In California, former Hewlett-Packard executive Carly Fiorina, bidding to face Democratic Sen. Barbara Boxer next year, faces Irvine Assemblyman Chuck DeVore, who is rallying support from conservatives nationwide. In Florida, Gov. Charlie Crist is fighting a stiff primary challenge from former state House Speaker Marco Rubio.

"One side feels the Republican Party has lost its way and sacrificed its basic principles," said Jennifer Duffy, who tracks Senate races for the nonpartisan Cook Political Report. "The other thinks the party has moved too far right and become inflexible and intolerant."

That worries some Republicans in Utah, which has not elected a Democratic governor in nearly 30 years, or a Democratic senator in nearly 40. Last week, a traditionally GOP House seat in upstate New York went Democratic, thanks largely to party infighting driven by nationally prominent conservatives.

Rep. Jim Matheson, a popular Democrat who represents parts of Salt Lake City, its suburbs and a good chunk of rural Utah, has ruled out a Senate bid, to the relief of GOP insiders. "But if it looks like Republicans are totally killing themselves and he can walk into the seat, I believe he'll switch and put the race in play," said Dave Hansen, Utah's GOP chairman.

For now the focus is on Bennett. He has already spent more than $500,000 -- exceeding what some entire Utah congressional races cost -- and aired his first TV ads. Bennett did not run a single spot in 2004, when he easily won re-election.

Critics have taken to the air as well. The Club for Growth, which funneled about $1 million into the New York race, has aired spots criticizing Bennett's sponsorship of bipartisan health care legislation, even though it has gone nowhere. "We see this bill as pretty much a massive government takeover," said David Keating, the group's executive director.
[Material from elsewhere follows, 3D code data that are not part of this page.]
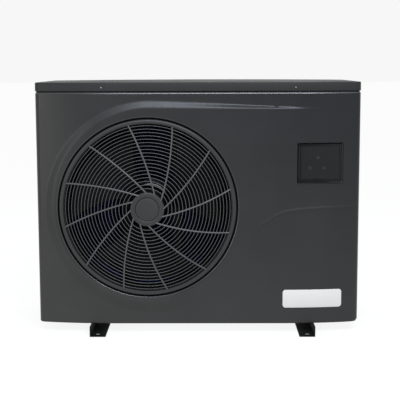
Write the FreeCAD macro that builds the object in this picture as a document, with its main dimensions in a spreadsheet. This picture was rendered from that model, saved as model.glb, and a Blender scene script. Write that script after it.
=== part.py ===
import FreeCAD, Part
import math
import os
import Sketcher

# Pool heat pump, plastic-cased, side-discharge, one axial fan.
# Row frame: origin on the floor at the centre of the four foot slots,
# +X to the right seen from the front, front faces -Y, +Z up. Millimetres.

V = FreeCAD.Vector
doc = FreeCAD.newDocument("heat_pump")
sheet = doc.addObject("Spreadsheet::Sheet", "Params")

SIZES = {
    # casing
    "case_w": 860, "case_x": -11, "front_y": -170, "back_y": 170, "foot_rise": 27, "panel_rise": 619,
    "relief": 6, "sweep": 19, "flat_half": 230, "corner": 14, "wall": 3, "return_len": 70,
    "lid_gap": 2, "lid_skirt": 21, "lid_shoulder": 6, "lid_crown": 4, "lid_over": 1,
    "sheet_thick": 2, "slack": 0.4,
    # feet
    "rail_len": 400, "rail_mid": 280, "rail_wide": 42, "rail_thick": 2.5, "slot_end": 23.4,
    "slot_rad": 5.5, "slot_len": 16, "slot_in": 19.5,
    # fan, grille and orifice
    "fan_x": -143.5, "fan_z": 341.3, "open_rad": 222, "recess_rad": 238.5, "recess_deep": 8,
    "ring_wall": 3, "rim_rad": 234, "dome": 26, "rib_wide": 3, "rib_deep": 5, "hub_rad": 44.7,
    "cap_rad": 30.5, "throat_rad": 212, "orifice_len": 62, "blade_rad": 205, "fan_hub_rad": 52,
    "fan_front": -146, "fan_hub_len": 62, "shaft_rad": 6, "motor_rad": 55, "motor_front": -44,
    "motor_len": 92,
    # swept relief on the front panel
    "comet_rad": 268, "tail_top": 604, "tail_end_top": 602, "tail_low": 341, "tail_end_x": 389,
    # controller pocket
    "ctrl_x": 311.5, "ctrl_z": 458.5, "ctrl_w": 123, "ctrl_rise": 109, "ctrl_bevel": 8.5,
    "ctrl_deep": 20, "ctrl_box_deep": 44, "cover_thick": 2.5, "pin_rad": 1.5, "button_rad": 4.5,
    # badge
    "badge_x0": 214.6, "badge_x1": 372.8, "badge_z0": 70.8, "badge_z1": 119.4, "badge_thick": 1.5,
    # inside
    "divider_x": 112, "coil_thick": 30, "coil_z0": 34, "coil_z1": 630, "tube_rad": 4.76,
    "hx_x": 345, "hx_y": -30, "hx_rad": 60, "hx_z0": 49, "hx_z1": 484, "pipe_in_z": 120, "pipe_out_z": 440,
    "pipe_rad": 25, "pipe_bore": 21, "union_bore": 25.1, "union_deep": 31,
    "comp_x": 200, "comp_y": 66, "comp_rad": 62, "comp_z0": 45, "comp_z1": 335,
    "box_drop": 6, "box_rise": 84,
}


class Dim:
    """A length that carries its value and the spreadsheet expression behind it."""

    def __init__(self, text, value):
        self.text = text
        self.value = value

    def __add__(self, other):
        other = dim(other)
        return Dim("(%s + %s)" % (self.text, other.text), self.value + other.value)

    def __sub__(self, other):
        other = dim(other)
        return Dim("(%s - %s)" % (self.text, other.text), self.value - other.value)

    def __mul__(self, other):
        other = dim(other)
        return Dim("(%s * %s)" % (self.text, other.text), self.value * other.value)

    def __truediv__(self, other):
        other = dim(other)
        return Dim("(%s / %s)" % (self.text, other.text), self.value / other.value)

    def __neg__(self):
        return Dim("(0 - %s)" % self.text, -self.value)

    def __radd__(self, other):
        return dim(other) + self

    def __rsub__(self, other):
        return dim(other) - self

    def __rmul__(self, other):
        return dim(other) * self


def dim(x):
    return x if isinstance(x, Dim) else Dim("%.6g" % x, float(x))


class Sizes:
    pass


d = Sizes()
for row, (name, number) in enumerate(SIZES.items(), 1):
    sheet.set("A%d" % row, name)
    sheet.set("B%d" % row, str(number))
    sheet.setAlias("B%d" % row, name)
    setattr(d, name, Dim("Params.%s" % name, float(number)))
doc.recompute()

nodes = {}


def keep(name, obj):
    obj.Label = name
    nodes[name] = obj
    return obj


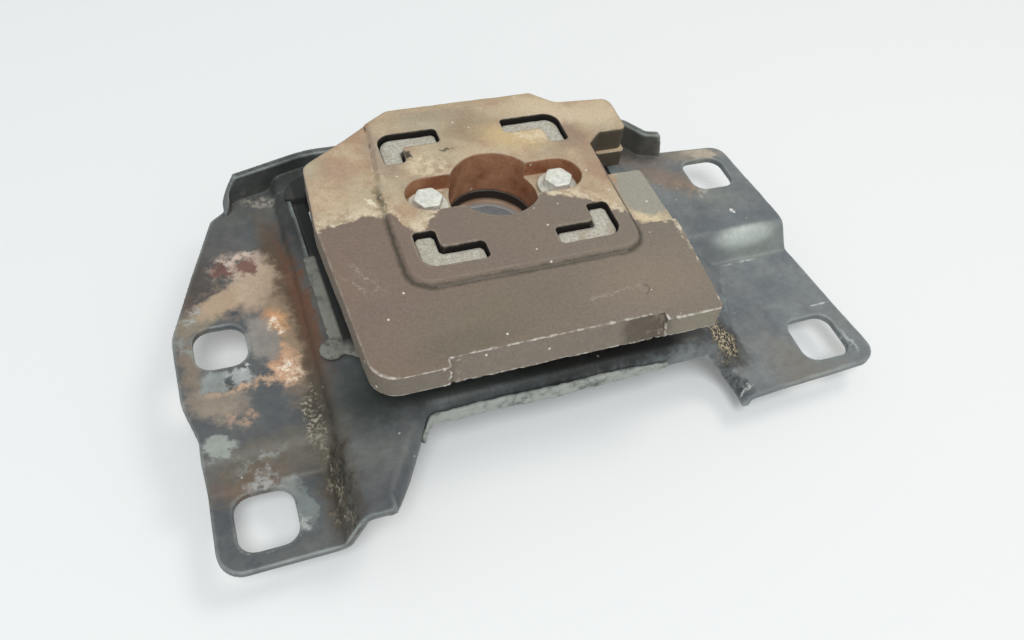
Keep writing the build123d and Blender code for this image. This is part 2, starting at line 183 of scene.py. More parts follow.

Bennett rejects that assertion -- his bill would create a private insurance system of state-based purchasing pools -- and independent fact-checkers back him up. Still, Keating's group has launched a letter-writing campaign targeting grass-roots activists, who hold considerable sway under Utah's unusual nominating system.

Republicans will vote for their nominee at a May convention. If a candidate fails to garner 60 percent support, the two top finishers will advance to a statewide June runoff. Utah Republicans are generally very conservative; convention delegates are likely to be more conservative still.

Bennett's opponents, like the senator, profess to abhor taxes, big government and excessive regulation, though they go much further, denouncing Obama's policies as a socialist threat to the country. Bennett dismissed socialism as "a buzzword" that inflames emotions but distracts from the more serious problem of structural deficits

He defends his support for the Wall Street rescue -- "I still believe it was the right vote" -- recalling how one senator likened the urgent atmosphere to a James Bond movie: "The world coming to an end if we don't act in the next 24 hours."

The senator's opponents call the bailout a costly government overreach. Bridgewater, a two-time congressional candidate, said he would have rejected the rescue effort, regardless of a possible economic collapse. "Capitalism isn't always rosy," he said. "Down cycles have to be allowed in order for the inefficiencies to be worked out."

Since his vote last fall, Bennett has opposed virtually the entire Obama agenda, including the economic stimulus plan, the auto industry bailout and the second half of the $700 billion rescue fund, which required follow-up approval. Still, those moves don't address two of Bennett's biggest problems: his professorial manner -- which some find off-putting -- and the fact he is seeking a fourth term after promising to serve just two.